Selçuk, ifadesini yazarken dışarıya da bir mesaj vermek için her cümlenin sondan ikinci sözcüğünün baş harflerini kullanarak akrostiş yaptı. Bu sözcüklerin baş harfleri yukarıdan aşağıya doğru okunduğunda “İşkence altındayım. Zincire vuruluyum. Ölüm tehdidi var. Bu yazı zorla yazdır. İşkence, zulüm var. Ölüm var. Baskı altındayım” mesajları çıkıyordu.
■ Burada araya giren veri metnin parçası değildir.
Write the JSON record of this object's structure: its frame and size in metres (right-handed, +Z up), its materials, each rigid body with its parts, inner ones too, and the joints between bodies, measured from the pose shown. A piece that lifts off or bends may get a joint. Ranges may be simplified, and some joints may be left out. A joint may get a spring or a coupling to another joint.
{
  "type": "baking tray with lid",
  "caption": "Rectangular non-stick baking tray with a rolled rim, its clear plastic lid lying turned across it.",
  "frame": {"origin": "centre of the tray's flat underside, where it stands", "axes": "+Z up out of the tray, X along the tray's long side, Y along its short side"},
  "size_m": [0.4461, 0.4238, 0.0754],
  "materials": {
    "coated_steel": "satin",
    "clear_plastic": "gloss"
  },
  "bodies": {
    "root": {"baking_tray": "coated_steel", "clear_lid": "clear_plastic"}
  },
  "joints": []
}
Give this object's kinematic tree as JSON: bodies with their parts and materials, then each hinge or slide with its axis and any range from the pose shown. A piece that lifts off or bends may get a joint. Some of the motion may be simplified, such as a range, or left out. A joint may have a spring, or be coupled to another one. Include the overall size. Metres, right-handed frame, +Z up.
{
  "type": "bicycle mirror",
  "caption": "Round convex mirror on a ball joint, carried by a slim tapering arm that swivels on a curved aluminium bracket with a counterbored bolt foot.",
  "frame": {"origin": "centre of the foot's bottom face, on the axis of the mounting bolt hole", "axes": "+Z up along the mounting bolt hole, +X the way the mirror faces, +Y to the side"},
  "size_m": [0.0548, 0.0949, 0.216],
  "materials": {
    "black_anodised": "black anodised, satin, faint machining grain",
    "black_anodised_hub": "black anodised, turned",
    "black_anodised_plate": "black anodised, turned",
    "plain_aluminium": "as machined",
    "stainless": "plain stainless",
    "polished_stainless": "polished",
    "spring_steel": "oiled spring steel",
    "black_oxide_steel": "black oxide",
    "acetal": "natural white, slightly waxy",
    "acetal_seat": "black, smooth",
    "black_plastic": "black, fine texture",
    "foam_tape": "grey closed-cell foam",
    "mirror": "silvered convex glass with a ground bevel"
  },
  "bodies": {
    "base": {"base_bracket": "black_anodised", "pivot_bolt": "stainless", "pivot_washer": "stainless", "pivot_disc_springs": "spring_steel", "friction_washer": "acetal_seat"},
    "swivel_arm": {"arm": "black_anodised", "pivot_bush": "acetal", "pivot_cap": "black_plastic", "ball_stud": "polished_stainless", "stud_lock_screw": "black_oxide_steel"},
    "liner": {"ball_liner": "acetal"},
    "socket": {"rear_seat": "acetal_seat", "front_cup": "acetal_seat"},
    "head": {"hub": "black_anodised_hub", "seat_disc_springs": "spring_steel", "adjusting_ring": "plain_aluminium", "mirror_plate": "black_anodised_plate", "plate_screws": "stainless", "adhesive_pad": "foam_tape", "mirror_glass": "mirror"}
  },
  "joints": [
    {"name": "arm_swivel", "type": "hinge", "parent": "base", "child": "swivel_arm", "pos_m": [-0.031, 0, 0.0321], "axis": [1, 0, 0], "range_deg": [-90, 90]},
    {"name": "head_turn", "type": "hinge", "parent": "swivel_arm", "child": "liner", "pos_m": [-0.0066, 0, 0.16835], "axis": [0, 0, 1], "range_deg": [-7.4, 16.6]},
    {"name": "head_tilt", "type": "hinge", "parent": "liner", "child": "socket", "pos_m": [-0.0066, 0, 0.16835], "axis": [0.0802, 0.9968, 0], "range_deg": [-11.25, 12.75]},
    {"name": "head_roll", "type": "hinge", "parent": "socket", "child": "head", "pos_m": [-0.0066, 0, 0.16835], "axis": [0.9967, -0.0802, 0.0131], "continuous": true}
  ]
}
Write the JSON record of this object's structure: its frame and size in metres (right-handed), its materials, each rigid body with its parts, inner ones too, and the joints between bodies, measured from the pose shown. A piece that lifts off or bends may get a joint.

İşte Selçuk'un şifreli ifadesi

Selçuk'un akrostiş yöntemiyle dışarıya mesaj gönderdiği ve Ziverbey Köşkü'nde yaşananları açığa çıkardığı ifadesinin tam metni şöyleydi:

"12 Mart'a doğru Türkiye iflasa gidiyordu. Demirel iktidarı giderek yoğunlaşan şaibe altındaydı. Üniversiteli gençler sokaklarda, meydanlarda hatta üniversite binalarının çatıları altında katlediliyorlardı. Devletin güçleri, aydınları, askerleri, yargıçları, sorumluları, sağduyu sahipleri endişe içindeydiler. Gidiş normal değildi. Anayasa çerçevesi ve yönelişlerine göre davranmak isteyen devlet memurları ve sorumluların, siyasi iktidar adeta ceza tertipliyordu. Siyasi iktidar aydın yazarları ezmek amacındaydı. Toplum yaşamında anayasa uygulanmıyordu. Bazı çevrelerde bir ordu müdahalesi lüzumlu görülüyordu. Politikacı topluluğu şuursuzdu.
Memleketseverler ıstırap çekiyorlardı.
Bu durumda ne yapmalıydı? Önce bir fikir dağınıklığı vardı. Tek çıkar yolu, Atatürkçülük'te görüyorduk. Ancak Atatürkçülüğü günün koşullarına göre derinliğine ve genişliğine bütün boyutlarıyla yorumlamak gerekiyordu. İşte Devrim dergisi bu ihtiyaçtan doğdu. Ancak dergi çıkarmaya yetecek para bulmak gerçekten mesele idi".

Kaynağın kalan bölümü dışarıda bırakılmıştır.